Now, an inaugural address in Holland is challenging because it mixes audiences. In principle, there are three kinds of groups in the audience: folk that really understand your research; department colleagues and the wider academic community that may or may not understand your research; non-academic audience (composed of friends/family). It is, thus, very hard to pitch the lecture, which is supposed to give a sense of one's research plans and appeal to specialists and non-academics alike. I read and watched half dozen such lectures, and it is quite clear that these competing demands are very hard to navigate (although I have encountered a few that did it just fine). I have some experience in writing for multiple audiences at once, but limited experience with speaking to such diversity.
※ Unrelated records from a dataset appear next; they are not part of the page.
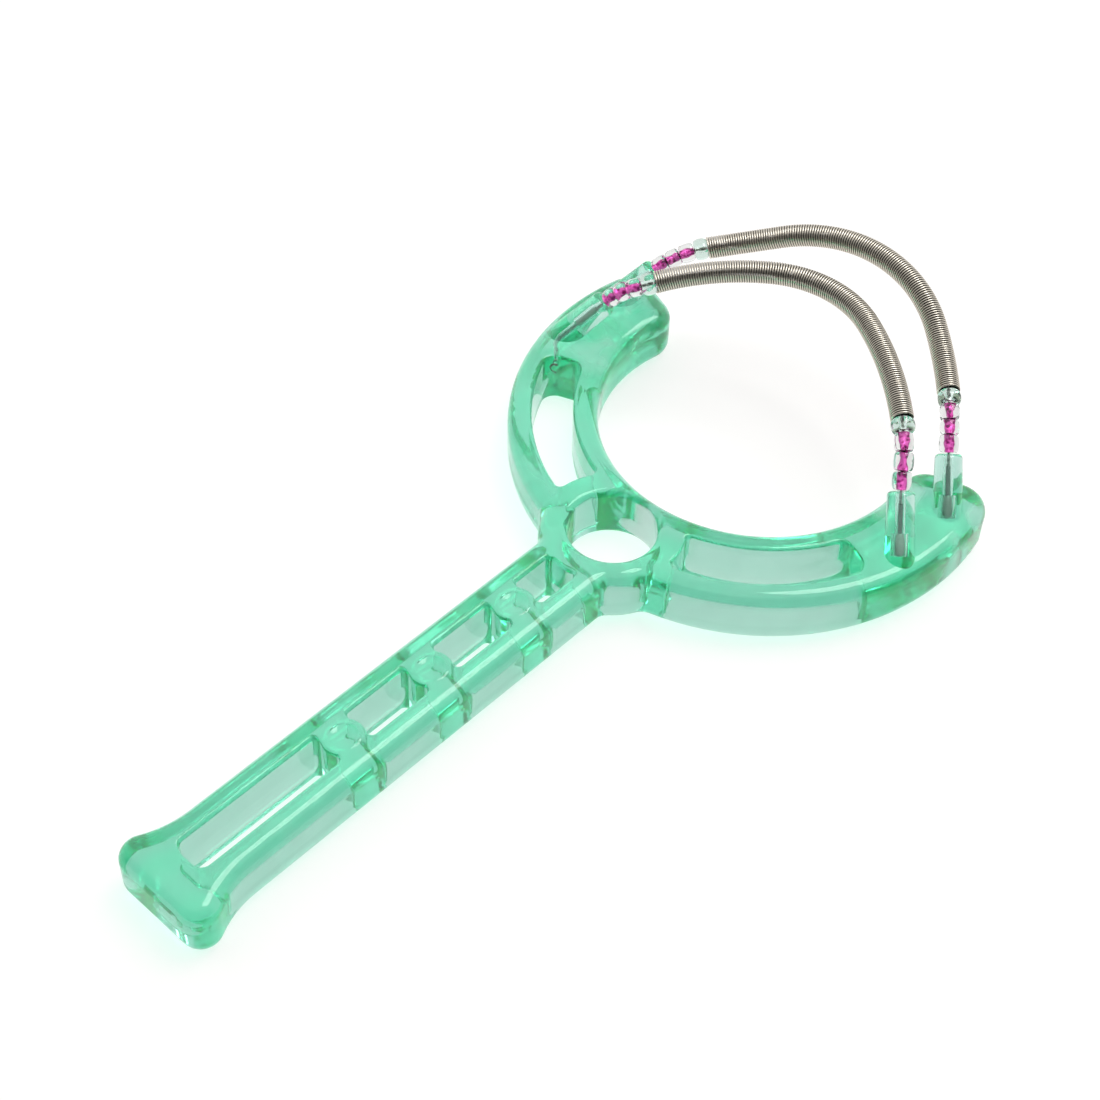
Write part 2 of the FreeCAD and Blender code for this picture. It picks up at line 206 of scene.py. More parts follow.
def place_on(segment, s):
    """Points and headings at the distances s along one segment."""
    s = np.asarray(s, float)[..., None]
    if segment["radius"] is None:
        return segment["start"] + segment["heading"] * s, segment["heading"] + 0 * s
    r = segment["radius"]
    c, w = np.cos(s / r), np.sin(s / r)
    point = segment["start"] + segment["inward"] * r * (1 - c) + segment["heading"] * r * w
    return point, segment["heading"] * c + segment["inward"] * w


def two_bends(start, heading, end, end_heading, blend):
    """Two tangent arcs between two placed headings; blend is the ratio of their tangent lengths."""
    t1, t2 = unit(heading), unit(end_heading)
    v = end - start
    a = 2 * blend * (t1 @ t2 - 1)
    b = -2 * (v @ (t1 * blend + t2))
    d2 = (-b - math.sqrt(b * b - 4 * a * (v @ v))) / (2 * a)
    d1 = blend * d2
    corner_1, corner_2 = start + t1 * d1, end - t2 * d2
    meeting = corner_1 + (corner_2 - corner_1) * (d1 / (d1 + d2))
    first = bend_to(start, t1, meeting)
    second = bend_to(meeting, place_on(first, first["length"])[1], end)
    return [first, second]


def route_length(route):
    return sum(segment["length"] for segment in route)


def reversed_route(route):
    out = []
    for segment in reversed(route):
        end, heading = place_on(segment, segment["length"])
        if segment["radius"] is None:
            out.append(straight(end, -heading, segment["length"]))
        else:
            out.append(bend_to(end, -heading, segment["start"]))
    return out


def seed_low(name, side, count):
    """Distance along the wire from the turret's top face to the near end of that seed bead."""
    return sum(SEED_LENGTHS[name][side][:count]) + (count + 1) * BEAD_GAP


def threaded_length(name, side):
    return seed_low(name, side, len(SEED_LENGTHS[name][side])) + END_BEAD_LENGTH + BEAD_GAP


def wire_ends():
    """The wire's name, the side and its word, for each of the four wire ends."""
    return [(name, side, hand) for name in SPANS for side, hand in HANDS.items()]


def turret_head(name, side):
    """The middle of a turret's top face and the turret's direction."""
    return handed(TURRET_HEADS[name], side), unit(handed(TURRET_LEAN, side))


def down_turret(name, side, depth):
    """The place at that depth below a turret's top face, and the turret's direction."""
    head, lean = turret_head(name, side)
    return head - lean * depth, lean


def coil_end(name, side):
    """Coil end and heading on one side of the settled span, slid until the beads just fill the wire below it."""
    span = SPANS[name]
    pivot = np.array((0, span["end"][1], span["end"][2]))
    point = settled(handed(span["end"], side), span, pivot) + (span["shift"], 0, 0)
    heading = unit(settled(handed(span["heading"], side) + pivot, span, pivot) - pivot)
    head, lean = turret_head(name, side)
    for _ in range(12):
        run = two_bends(head, lean, point, heading, span["bead_blend"][side])
        point = point + heading * (threaded_length(name, side) - route_length(run))
    return point, heading


def bead_run(name, side):
    """The wire from a turret's top face to the coil end."""
    head, lean = turret_head(name, side)
    point, heading = coil_end(name, side)
    return two_bends(head, lean, point, heading, SPANS[name]["bead_blend"][side])


def coil_run(name):
    """The route from the right coil end over the crown to the left coil end."""
    span = SPANS[name]
    pivot = np.array((0, span["end"][1], span["end"][2]))
    top = settled(span["crown"], span, pivot) + (span["shift"], 0, 0)
    top_heading = unit(settled(pivot + (-1, 0, 0), span, pivot) - pivot)
    first = two_bends(*coil_end(name, RIGHT), top, top_heading, span["blend"])
    second = two_bends(*coil_end(name, LEFT), top, -top_heading, span["blend"])
    return first + reversed_route(second)


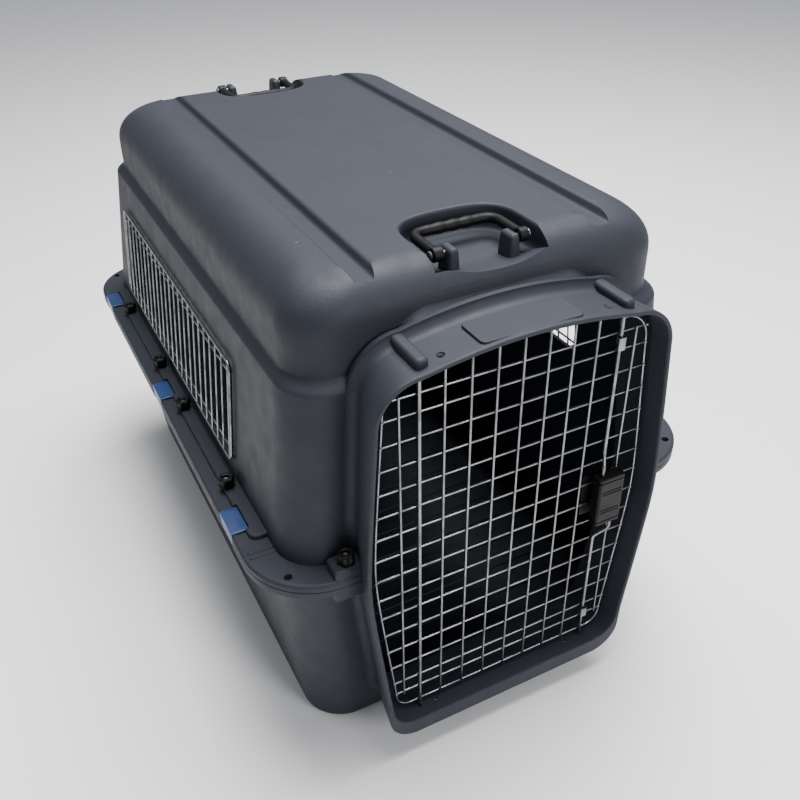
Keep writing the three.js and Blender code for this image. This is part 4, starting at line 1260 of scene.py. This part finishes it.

So, that's a good reason to be nervous, and I thank that's part of the (but not the whole) story.
Now, on the whole, most of the people in the audience are not rooting against you, so even if you screw up, after the event (no longer than a hour), they can quickly get drinks and utter polite comments. But the vain part of me does not find that reassuring at all.
The reason I am not reassured is that today I am not abiding by my ordinary lecture style. For, while I have slides, I am reading my 5750-word lecture despite knowing that most read lectures (but not all) are boring. In addition, the lecture is not funny. Despite the presence of two or three modest jokes, the lecture is grim. That is to say, today I am playing a part that does not really fit my academic self-conception. And this makes me really nervous. Of course, I have practiced the lecture, visited the auditorium and checked the equipment there. I am not a perfectionist, but when I present I intensely dislike technological surprises.
I hope writing this post is sufficient therapy to ameliorate the nerves.